The other festivals may be smaller than the one in Jaipur, but despite the glut, most of them are also drawing both distinguished participants and hordes of visitors. “So many festivals are being organised and they are all getting crowds,” says Amish Tripathi, former executive with IDBI Federal Bank Insurance, turned full-time writer. No one can quite pinpoint why this has happened, and more so at a time when, given the variety of entertainment available, the reading of books was said to be on the wane.
It does, however, point to a hunger for books and ideas among Indians that no one suspected existed. Urvashi Butalia, author, and director of publishing house Zubaan, and a regular at literature festivals, recounts an experience at the JLF. “During the 2011 festival, I was asked to moderate a session with a Polish poet called Adam Zagajewski, whom I had never heard of until then,” she says. “I was apprehensive about whether anyone would attend. But it proved to be a packed session. And nearly a fourth of those present were schoolchildren who had all kinds of interesting questions to ask about poetry.”
Such enthusiasm has had welcome spinoffs – for authors, publishers, retailers and even the towns and cities where the festivals are held. “Authors love the attention, the chance to interact directly with an audience and the increased sales of their books,” says Butalia. “After a well attended session, about 300 to 400 copies of the books of participating authors get sold immediately. Literature gets showcased, so publishers and retailers are delighted as well.” At the 2012 JLF, for instance, Full Circle Bookstore, which has exclusive rights to sell on the JLF premises, sold `48 lakh worth of books.
“Of course, the JLF helps tourism and trade,” says Bina Kak, Rajasthan’s Tourism Minister. “All the hotels are full, including the low budget ones, people have come from all over to attend the festival, even my own house is bursting with people. It also boosts Jaipur’s image, both nationally and internationally. And above all, I am happy that it is drawing our young people towards the world of books.” A senior bureaucrat in the Jaipur administration estimated that visitors to the city during the JLF spent around `15 to 20 crore over the five days.
All celebrations, however, come with one unmentionable attached: the bill. This varies widely for literature festivals, depending on their scale – some of the smaller ones are managed on less than`25 lakh, while the JLF this year cost its organisers around `5.8 crore. Since entry is free, funds inevitably have to be raised from sponsors.
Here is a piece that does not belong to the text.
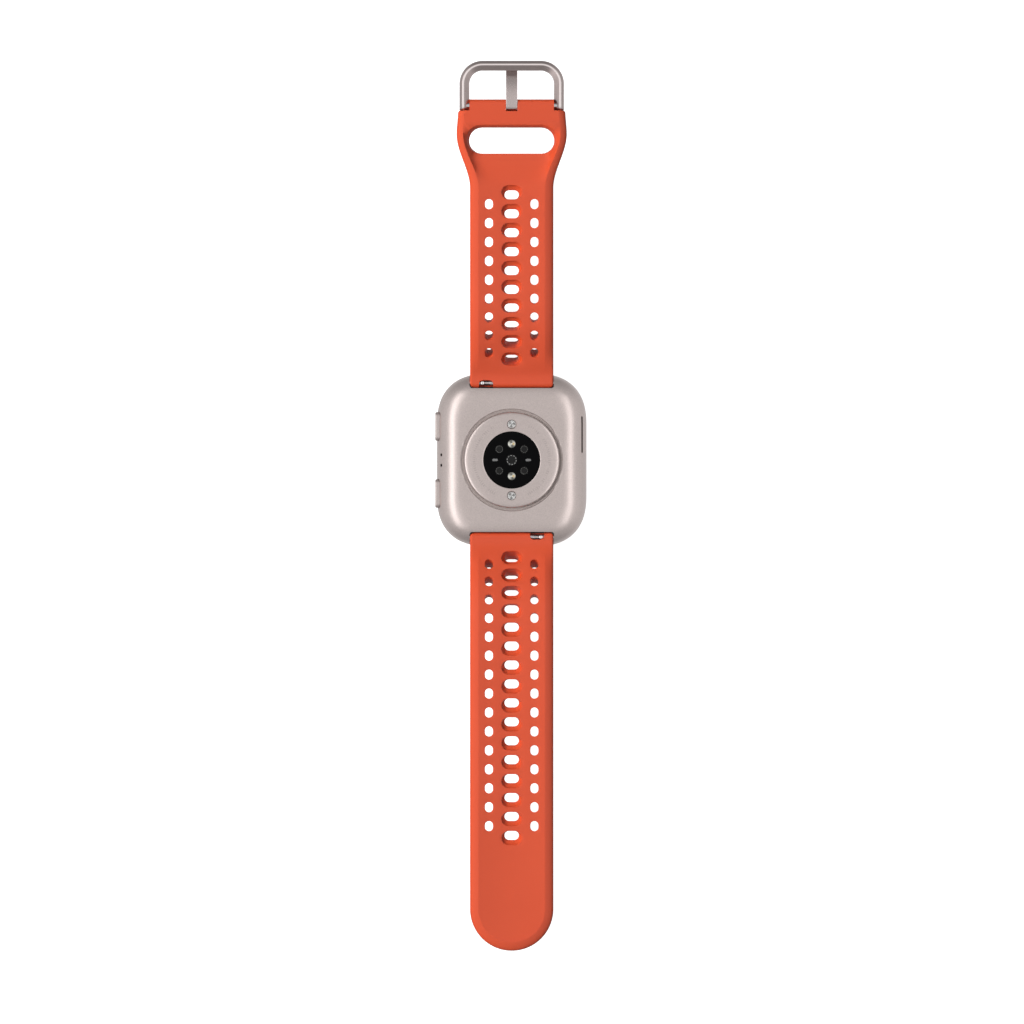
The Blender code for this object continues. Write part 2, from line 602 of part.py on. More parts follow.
# ---- buckle -------------------------------------------------------------------------------
def build_buckle():
    """U-shaped frame swept round its path, eyes at the arm ends, the pin and the tongue."""
    mid = BUCKLE_HALF - BUCKLE_BAR / 2
    corner = BUCKLE_CORNER - BUCKLE_BAR / 2
    top = BUCKLE_TOP - BUCKLE_BAR / 2
    path = [((mid, PIN_Y), 0.0)]
    for i in range(7):
        turn = math.pi / 2 * i / 6
        path.append(((mid - corner + corner * math.cos(turn), top - corner + corner * math.sin(turn)), turn))
    path += [((-x, y), math.pi - turn) for (x, y), turn in reversed(path)]
    section = ((1.31, -0.75), (1.31, 0.55), (0.85, 1.1), (0.45, 1.2), (-0.1, 1.1), (-1.31, 0.3), (-1.31, -0.85),
               (-0.95, -1.2), (0.95, -1.2))
    rings = []
    for (x, y), turn in path:
        outward = Vector((math.cos(turn), math.sin(turn), 0))
        rings.append([Vector((x, y, STRAP_MID_Z)) + outward * u + Vector((0, 0, w)) for u, w in section])
    frame = new_object("buckle_frame", loft_rings(bmesh.new(), rings), "buckle_steel")
    for side, name in ((1, "right"), (-1, "left")):
        x0, x1 = sorted((side * (mid - 1.3), side * (mid + 1.3)))
        eye = rod("eye_" + name, ARM_EYE_R, x0, x1, PIN_Y, STRAP_MID_Z, None, 20)
        join = frame.modifiers.new("eye", "BOOLEAN")
        join.operation = "UNION"
        join.solver = "EXACT"
        join.object = as_cutter(eye)
    subtract(frame, rod("cut_frame_pin", PIN_R + 0.05, -12.9, 12.9, PIN_Y, STRAP_MID_Z))
    rod("buckle_pin", PIN_R, -12.7, 12.7, PIN_Y, STRAP_MID_Z, "bar_steel")
    build_tongue()


def build_tongue():
    """A bent strip from the pin's eye to under the far side of the frame's top bar."""
    top = ((PIN_Y - 1.0, 1.05), (PIN_Y + 0.2, 1.42), (PIN_Y + 1.8, 1.45), (PIN_Y + 4.0, 0.95),
           (PIN_Y + 6.6, -0.15), (PIN_Y + 8.6, -1.15), (PIN_Y + 9.4, -1.38), (PIN_Y + 10.9, -1.38))
    thick = (1.6, 1.1, 1.0, 1.0, 1.0, 0.95, 0.9, 0.7)
    side_outline = [(y, STRAP_MID_Z + z) for y, z in top]
    side_outline += [(y, STRAP_MID_Z + z - t) for (y, z), t in reversed(list(zip(top, thick)))]
    half = TONGUE_WIDTH / 2
    rings = [[(x, y, z) for y, z in side_outline] for x in (-half, half)]
    tongue = new_object("buckle_tongue", loft_rings(bmesh.new(), rings), "buckle_steel")
    eye = rod("eye_tongue", 1.42, 0.03 - half, half - 0.03, PIN_Y, STRAP_MID_Z, None, 20)
    join = tongue.modifiers.new("eye", "BOOLEAN")
    join.operation = "UNION"
    join.solver = "EXACT"
    join.object = as_cutter(eye)
    subtract(tongue, rod("cut_tongue_bore", PIN_R + RUN + 0.02, -3, 3, PIN_Y, STRAP_MID_Z))


def main():
    clear_scene()
    build_case()
    build_display()
    build_sensor_island()
    build_internals()
    for side, name in ((1, "upper"), (-1, "lower")):
        build_button(side, name)
    build_buckle_strap()
    build_long_strap()
    build_spring_bar(1, -1, "upper")
    build_spring_bar(-1, 1, "lower")
    build_buckle()


main()
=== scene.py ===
import json
import math
import bmesh
import bpy
from mathutils import Matrix, Vector

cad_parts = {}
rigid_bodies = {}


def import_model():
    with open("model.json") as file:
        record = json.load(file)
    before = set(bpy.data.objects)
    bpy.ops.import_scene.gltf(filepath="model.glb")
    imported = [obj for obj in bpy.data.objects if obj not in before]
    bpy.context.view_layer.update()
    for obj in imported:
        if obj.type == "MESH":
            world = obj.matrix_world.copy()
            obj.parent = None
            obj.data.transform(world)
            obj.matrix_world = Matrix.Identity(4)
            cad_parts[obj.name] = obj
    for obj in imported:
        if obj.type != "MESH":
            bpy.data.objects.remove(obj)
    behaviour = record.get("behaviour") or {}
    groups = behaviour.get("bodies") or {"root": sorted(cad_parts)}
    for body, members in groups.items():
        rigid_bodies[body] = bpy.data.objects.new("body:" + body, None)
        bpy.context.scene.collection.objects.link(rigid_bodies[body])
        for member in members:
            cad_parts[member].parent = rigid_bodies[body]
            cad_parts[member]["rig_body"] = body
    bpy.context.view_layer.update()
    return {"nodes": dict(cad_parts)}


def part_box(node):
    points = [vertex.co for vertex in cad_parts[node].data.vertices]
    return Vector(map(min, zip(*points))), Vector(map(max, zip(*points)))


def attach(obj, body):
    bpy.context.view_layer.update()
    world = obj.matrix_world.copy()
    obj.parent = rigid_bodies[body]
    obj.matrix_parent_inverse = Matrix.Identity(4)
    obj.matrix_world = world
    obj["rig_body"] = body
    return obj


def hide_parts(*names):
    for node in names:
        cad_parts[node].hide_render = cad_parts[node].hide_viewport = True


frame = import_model()
scene = bpy.context.scene
mm = 0.001  # meshes are drawn in millimetres and scaled when they are finished


def boxMm(node):  # lowest and highest corner of a node, in millimetres
    low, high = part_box(node)
    return low / mm, high / mm


def centreMm(node):
    low, high = boxMm(node)
    return (low + high) / 2


def smoothStep(value):
    value = min(1.0, max(0.0, value))
    return value * value * (3 - 2 * value)


def curveTable(position, table):  # a smooth curve through (position, value) rows
    def tangent(i):
        before, after = table[max(i - 1, 0)], table[min(i + 1, len(table) - 1)]
        return (after[1] - before[1]) / (after[0] - before[0])
    i = next((i for i in range(len(table) - 1) if position <= table[i + 1][0]), len(table) - 2)
    (a, first), (b, second) = table[i], table[i + 1]
    t, width = (position - a) / (b - a), b - a
    return (first * (1 + 2 * t) * (1 - t) ** 2 + second * (3 - 2 * t) * t * t
            + width * (tangent(i) * t * (1 - t) ** 2 - tangent(i + 1) * t * t * (1 - t)))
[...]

Some believe this ought not to be a problem. “Who says sponsorship cannot be a sustainable business model,” says author Tripathi. “If a festival gets the crowds, the sponsors will follow.” Chowdhury, who conducted the HBS study, agrees. “All over the world, literature festivals depend at least partially on sponsors, including those such as Edinburgh and Hay, which charge for attending sessions,” she says.
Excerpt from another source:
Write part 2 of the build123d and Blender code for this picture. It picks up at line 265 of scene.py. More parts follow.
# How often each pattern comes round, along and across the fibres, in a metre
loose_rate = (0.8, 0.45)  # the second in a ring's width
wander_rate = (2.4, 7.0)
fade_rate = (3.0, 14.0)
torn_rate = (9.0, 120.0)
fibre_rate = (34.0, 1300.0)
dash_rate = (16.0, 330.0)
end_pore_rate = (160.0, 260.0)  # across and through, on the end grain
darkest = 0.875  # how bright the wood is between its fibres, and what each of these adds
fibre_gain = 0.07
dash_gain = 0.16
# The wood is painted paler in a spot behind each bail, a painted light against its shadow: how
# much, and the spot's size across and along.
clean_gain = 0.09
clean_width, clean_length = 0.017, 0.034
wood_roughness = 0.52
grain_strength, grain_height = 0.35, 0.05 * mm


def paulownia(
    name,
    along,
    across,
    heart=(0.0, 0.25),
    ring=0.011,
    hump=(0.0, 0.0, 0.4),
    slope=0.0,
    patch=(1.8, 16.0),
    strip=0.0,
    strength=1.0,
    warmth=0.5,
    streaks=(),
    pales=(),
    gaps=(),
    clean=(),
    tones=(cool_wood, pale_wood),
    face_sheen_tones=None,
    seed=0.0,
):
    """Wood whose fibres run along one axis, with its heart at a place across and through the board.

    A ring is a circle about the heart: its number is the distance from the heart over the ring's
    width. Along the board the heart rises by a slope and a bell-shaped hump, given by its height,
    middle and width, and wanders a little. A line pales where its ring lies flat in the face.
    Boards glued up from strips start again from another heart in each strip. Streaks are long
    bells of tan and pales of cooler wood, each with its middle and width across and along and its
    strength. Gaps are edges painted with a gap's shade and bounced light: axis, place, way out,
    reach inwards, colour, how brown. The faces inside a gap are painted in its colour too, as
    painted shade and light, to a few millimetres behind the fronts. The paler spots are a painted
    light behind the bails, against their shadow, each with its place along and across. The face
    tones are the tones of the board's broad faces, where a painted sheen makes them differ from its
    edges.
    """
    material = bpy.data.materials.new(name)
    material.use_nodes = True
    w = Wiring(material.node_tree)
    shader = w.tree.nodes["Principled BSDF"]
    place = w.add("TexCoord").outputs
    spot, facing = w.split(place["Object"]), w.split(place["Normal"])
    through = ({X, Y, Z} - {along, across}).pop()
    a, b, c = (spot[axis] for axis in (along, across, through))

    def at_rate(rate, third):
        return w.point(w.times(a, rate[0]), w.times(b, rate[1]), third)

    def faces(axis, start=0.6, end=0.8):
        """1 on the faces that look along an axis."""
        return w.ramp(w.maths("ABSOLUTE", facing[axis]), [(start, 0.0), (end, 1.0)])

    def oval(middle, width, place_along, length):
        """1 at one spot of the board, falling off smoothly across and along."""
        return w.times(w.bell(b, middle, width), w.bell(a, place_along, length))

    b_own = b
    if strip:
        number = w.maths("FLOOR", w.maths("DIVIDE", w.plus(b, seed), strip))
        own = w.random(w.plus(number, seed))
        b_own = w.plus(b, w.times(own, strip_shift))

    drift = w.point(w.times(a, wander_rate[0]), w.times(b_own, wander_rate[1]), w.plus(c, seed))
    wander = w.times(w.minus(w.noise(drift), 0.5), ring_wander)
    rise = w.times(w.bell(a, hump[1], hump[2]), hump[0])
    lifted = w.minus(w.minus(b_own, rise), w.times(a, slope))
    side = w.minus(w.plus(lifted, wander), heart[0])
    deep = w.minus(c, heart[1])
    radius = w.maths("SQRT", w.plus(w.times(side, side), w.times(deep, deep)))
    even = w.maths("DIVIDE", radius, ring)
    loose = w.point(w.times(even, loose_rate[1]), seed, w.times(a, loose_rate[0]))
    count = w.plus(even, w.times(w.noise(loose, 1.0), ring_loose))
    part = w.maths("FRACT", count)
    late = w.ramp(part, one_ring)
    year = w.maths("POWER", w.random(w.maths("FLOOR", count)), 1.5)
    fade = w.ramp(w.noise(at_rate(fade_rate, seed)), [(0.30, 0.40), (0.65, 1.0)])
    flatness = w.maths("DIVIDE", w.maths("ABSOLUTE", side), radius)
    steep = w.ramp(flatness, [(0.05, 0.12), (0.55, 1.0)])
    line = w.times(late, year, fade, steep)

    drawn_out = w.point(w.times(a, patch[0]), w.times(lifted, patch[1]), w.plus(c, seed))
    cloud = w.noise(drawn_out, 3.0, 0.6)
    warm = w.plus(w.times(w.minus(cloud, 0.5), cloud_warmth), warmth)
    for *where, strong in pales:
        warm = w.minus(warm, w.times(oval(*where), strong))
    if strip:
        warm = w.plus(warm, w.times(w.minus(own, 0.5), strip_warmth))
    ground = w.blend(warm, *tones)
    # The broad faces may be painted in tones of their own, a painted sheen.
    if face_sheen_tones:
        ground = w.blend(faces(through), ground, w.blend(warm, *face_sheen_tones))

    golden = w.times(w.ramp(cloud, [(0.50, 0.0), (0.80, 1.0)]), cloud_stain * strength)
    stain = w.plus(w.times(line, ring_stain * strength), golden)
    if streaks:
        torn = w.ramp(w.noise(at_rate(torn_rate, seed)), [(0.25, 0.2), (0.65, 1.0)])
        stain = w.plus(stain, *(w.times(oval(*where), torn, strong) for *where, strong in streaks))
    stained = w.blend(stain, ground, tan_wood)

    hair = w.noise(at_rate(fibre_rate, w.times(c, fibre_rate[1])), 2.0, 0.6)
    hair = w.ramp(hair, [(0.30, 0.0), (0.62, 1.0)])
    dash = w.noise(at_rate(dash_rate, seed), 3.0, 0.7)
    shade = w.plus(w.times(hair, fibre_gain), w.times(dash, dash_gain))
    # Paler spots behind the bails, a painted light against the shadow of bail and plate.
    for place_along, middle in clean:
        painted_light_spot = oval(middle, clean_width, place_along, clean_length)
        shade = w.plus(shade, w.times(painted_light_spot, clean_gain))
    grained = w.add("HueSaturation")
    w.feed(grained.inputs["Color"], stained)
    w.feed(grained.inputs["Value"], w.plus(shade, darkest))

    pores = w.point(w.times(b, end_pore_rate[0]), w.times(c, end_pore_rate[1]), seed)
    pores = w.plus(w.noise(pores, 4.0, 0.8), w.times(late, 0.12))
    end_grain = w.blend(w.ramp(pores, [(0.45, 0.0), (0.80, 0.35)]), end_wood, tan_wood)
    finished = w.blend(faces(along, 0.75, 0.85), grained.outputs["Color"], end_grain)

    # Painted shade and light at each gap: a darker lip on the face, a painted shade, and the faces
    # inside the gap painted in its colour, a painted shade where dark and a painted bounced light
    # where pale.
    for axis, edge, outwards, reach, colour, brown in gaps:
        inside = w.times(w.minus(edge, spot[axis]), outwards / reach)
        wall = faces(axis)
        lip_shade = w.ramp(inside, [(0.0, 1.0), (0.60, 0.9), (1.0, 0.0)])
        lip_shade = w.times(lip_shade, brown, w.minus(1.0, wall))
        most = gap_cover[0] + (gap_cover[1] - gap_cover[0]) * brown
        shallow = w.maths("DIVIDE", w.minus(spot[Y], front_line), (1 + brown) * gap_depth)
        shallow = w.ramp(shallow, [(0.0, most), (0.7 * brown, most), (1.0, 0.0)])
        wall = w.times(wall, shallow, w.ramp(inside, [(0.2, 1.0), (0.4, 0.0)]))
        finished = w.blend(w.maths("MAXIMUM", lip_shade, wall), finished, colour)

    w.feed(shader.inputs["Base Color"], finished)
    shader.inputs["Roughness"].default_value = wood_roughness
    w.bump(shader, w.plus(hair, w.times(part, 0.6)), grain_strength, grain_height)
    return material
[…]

But sponsors can be notoriously fickle, especially when the economic climate deteriorates. The JLF, for instance, is in the paradoxical situation of being a huge success and yet financially unstable. “In the six years that we have organised the JLF, we have broken even only twice, in 2010 and 2012,” says Roy. “In all the other years, we have sustained losses.”This year’s collections fell short by a substantial `1.5 crore, with a number of sponsors walking out at the last minute.
“Sponsors have to be people who do not expect any immediate returns, because there will be none from a literature festival,” says Binoo K. John, chief organiser of the Kovalam Literary Festival, which has been held regularly since 2008. “They should be interested only in long-term image building. It is almost a philanthropic activity.” And, indeed, a number of the private companies which contribute to literature festivals list the expense in their corporate social responsibility (CSR) budget, not under marketing. A few festivals have also acquired ‘naming sponsors’ in which a corporate house contracts to provide a substantial sum for a fixed number of years, in return for having its name tagged to the festival. The JLF’s full name, for instance, is ‘DSC JLF’ – the infrastructure group DSC Ltd, which, among other projects, built the Delhi-Gurgaon Expressway, is under contract to put in `1 crore annually for 10 years.
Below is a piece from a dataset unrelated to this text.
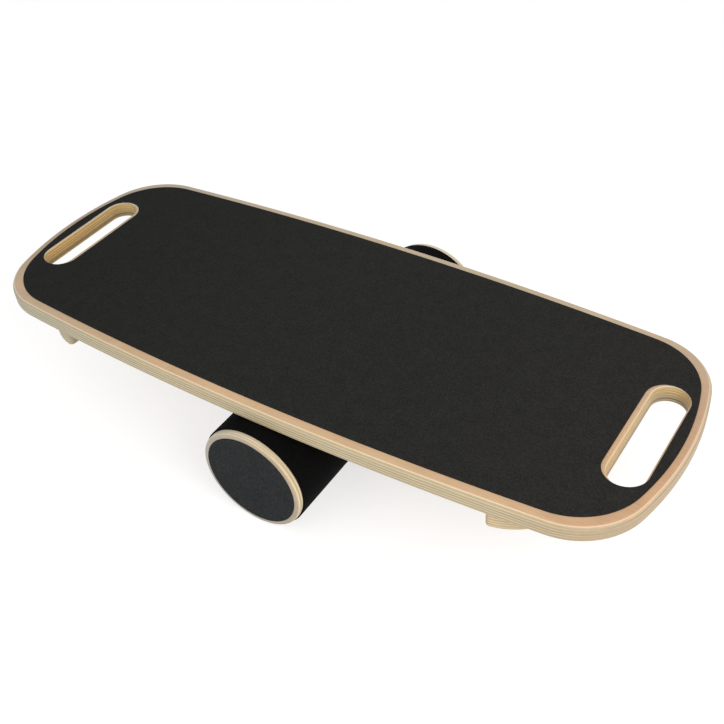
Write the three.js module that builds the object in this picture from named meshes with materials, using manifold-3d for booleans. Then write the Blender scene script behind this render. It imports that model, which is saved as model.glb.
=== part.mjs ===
// Rola bola: a plywood balance board that stands level on a loose roller.
// Lengths are millimetres, +Z is up, X runs along the deck and Y across it.
// The origin is on the floor, below the middle of the deck's length and of the roller's length.
import * as THREE from "three";
import { mergeVertices } from "three/addons/utils/BufferGeometryUtils.js";
import Module from "manifold-3d";

// Deck: one plywood board with barrel sides, crowned ends and rounded edges
const DECK_LENGTH = 740;
const DECK_WIDTH = 289;
const DECK_THICKNESS = 18;
const DECK_SIDE_RADIUS = 3715;
const DECK_END_RADIUS = 321;
const DECK_CORNER_RADIUS = 71.5;
const DECK_EDGE_RADIUS = 4.5;

// Hand slots: one near each end, lying across the deck
const SLOT_LENGTH = 128.5;
const SLOT_WIDTH = 32.5;
const SLOT_TO_DECK_END = 39;

// Grip sheet: the black anti-slip sheet glued on the deck's top
const SHEET_THICKNESS = 0.7;
const SHEET_END_MARGIN = 8.6;
const SHEET_SIDE_MARGIN = 10.4;
const SHEET_SIDE_RADIUS_GAIN = 42;
const SHEET_END_RADIUS_LOSS = 39;
const SHEET_CORNER_RADIUS_LOSS = 2.5;

// Stoppers: D-shaped plywood plates under the deck, with the straight edge towards the roller
const STOPPER_LENGTH = 264;
const STOPPER_WIDTH = 62;
const STOPPER_THICKNESS = 18;
const STOPPER_END_RADIUS = 71;
const STOPPER_CORNER_RADIUS = 5;
const STOPPER_EASED_EDGE = 2;
const STOPPER_TO_DECK_END = 65.9;

// Countersunk wood screws that hold the stoppers
const SCREW_LENGTH = 28;
const SCREW_HEAD_RADIUS = 4;
const SCREW_SHANK_RADIUS = 2;
const SCREW_HEAD_LAND = 0.4;
const SCREW_POINT_LENGTH = 5;
const SCREW_SPACING = 92;
const SCREW_FROM_INNER_EDGE = 26;
const SCREW_HEAD_SINK = 0.4;

// Roller: a stiff tube in an anti-slip sleeve, closed by a plywood disc at each end
const ROLLER_LENGTH = 349;
const TUBE_RADIUS = 56;
const TUBE_WALL = 4;
const SLEEVE_THICKNESS = 1.5;
const DISC_THICKNESS = 6.5;
const DISC_RIM_RADIUS = 2.5;
const PLUG_THICKNESS = 12;
const PLUG_EASED_EDGE = 1;
const FACING_RADIUS = 50.6;
const FACING_THICKNESS = 0.5;

// Where the roller lies under the deck
const ROLLER_PAST_DECK_MIDDLE = 12;
const DECK_TO_FRONT_OF_ROLLER_MIDDLE = 10.7;

// Clearances
const GLUE_LINE = 0.1;
const FREE_GAP = 0.3;
const CUT_OVERRUN = 5;

// Facets: steps of an arc, of a rounded edge and of a full turn
const ARC_STEPS = 14;
const SMALL_ARC_STEPS = 5;
const EDGE_STEPS = 4;
const ROLLER_SIDES = 72;
const SCREW_SIDES = 16;

const SLEEVE_RADIUS = TUBE_RADIUS + SLEEVE_THICKNESS;
const DECK_UNDERSIDE = 2 * SLEEVE_RADIUS + FREE_GAP;
const SLOT_FROM_MIDDLE = DECK_LENGTH / 2 - SLOT_TO_DECK_END;
const STOPPER_FROM_MIDDLE = DECK_LENGTH / 2 - STOPPER_TO_DECK_END - STOPPER_WIDTH;
const TUBE_LENGTH = ROLLER_LENGTH - 2 * (DISC_THICKNESS + GLUE_LINE);
const PLUG_RADIUS = TUBE_RADIUS - TUBE_WALL - FREE_GAP;
const SCREW_HEAD_HEIGHT = SCREW_HEAD_RADIUS - SCREW_SHANK_RADIUS;

const QUARTER_TURN = Math.PI / 2;

const wasm = await Module();
wasm.setup();

function material(color, roughness, metalness = 0) {
  return new THREE.MeshStandardMaterial({ color, roughness, metalness });
}

// Each piece's finish
const finishes = {
  deckPlywood: () => material(0xd9b98c, 0.55),
  stopperPlywood: () => material(0xcfb386, 0.6),
  gripSheet: () => material(0x262626, 0.9),
  gripSleeve: () => material(0x0b0b0b, 0.85),
  discPlywood: () => material(0xdcbc90, 0.55),
  discFacing: () => material(0x23262a, 0.85),
  innerPlywood: () => material(0xc9a877, 0.7),
  tube: () => material(0x8c7a62, 0.8),
  zincSteel: () => material(0xb9b7ae, 0.35, 0.9),
};

function solidFrom(geometry) {
  const bare = geometry.clone();
  bare.deleteAttribute("normal");
  bare.deleteAttribute("uv");
  const merged = mergeVertices(bare);
  const vertProperties = new Float32Array(merged.attributes.position.array);
  const triVerts = new Uint32Array(merged.index.array);
  return new wasm.Manifold(new wasm.Mesh({ numProp: 3, vertProperties, triVerts }));
}

function geometryFrom(solid) {
  const { vertProperties, triVerts, numProp } = solid.getMesh();
  const geometry = new THREE.BufferGeometry();
  geometry.setAttribute("position", new THREE.BufferAttribute(vertProperties, numProp));
  geometry.setIndex(new THREE.BufferAttribute(triVerts, 1));
  geometry.computeVertexNormals();
  return geometry;
}

function namedMesh(name, geometry, finish) {
  const mesh = new THREE.Mesh(geometry, finish());
  mesh.name = name;
  return mesh;
}

// Points of an arc from one angle to another, without its last point, where the next arc starts
function arc(centre, radius, from, to, steps = ARC_STEPS) {
  return Array.from({ length: steps }, (_, step) => {
    const angle = from + ((to - from) * step) / steps;
    return new THREE.Vector2(
      centre.x + radius * Math.cos(angle),
      centre.y + radius * Math.sin(angle),
    );
  });
}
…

Thus the most secure festivals may well be the ones under the direct tutelage of a corporate house, which meets the bulk of the expenses – the Apeejay Kolkata Literary Festival, for instance, backed by the Apeejay Trust, or the Times of India Literary Carnival in Mumbai, with the Bennett, Coleman group behind it. “In 2010, our group was celebrating 100 years in business and since Kolkata is our home town, I thought the timing was perfect to give a special gift to the city,” says Priti Paul, Director, Apeejay Surrendra Group, and chief organiser of the festival.
Other organisers manage in different ways. “The unstinting help provided by some prominent people of the city, such as Kiran Mazumdar-Shaw and Mohandas Pai, made things much easier for us,” says Shinie Antony, one of the four co-organisers of the Bangalore Literature Festival which made its debut last December.
All are agreed that to ensure longevity, innovative means of funding will have to be found. The JLF, for instance, from 2009, has introduced the concept of ‘delegates’, who, on payment of `2,500 are accorded some special privileges. But the results have been mixed, with many arguing it vitiates the egalitarian ethos the festival wants to promote. “There is also the headache of dealing with people clamouring for free delegate passes,” says Roy. Still, their uncertain financial health in no way detracts from the festivals’achievement. As Antony puts it: “Our scale may go up or down depending on what we can afford, but literature festivals, merging local flavour with external rhythms, bring so much richness that we can only hope there will be more.”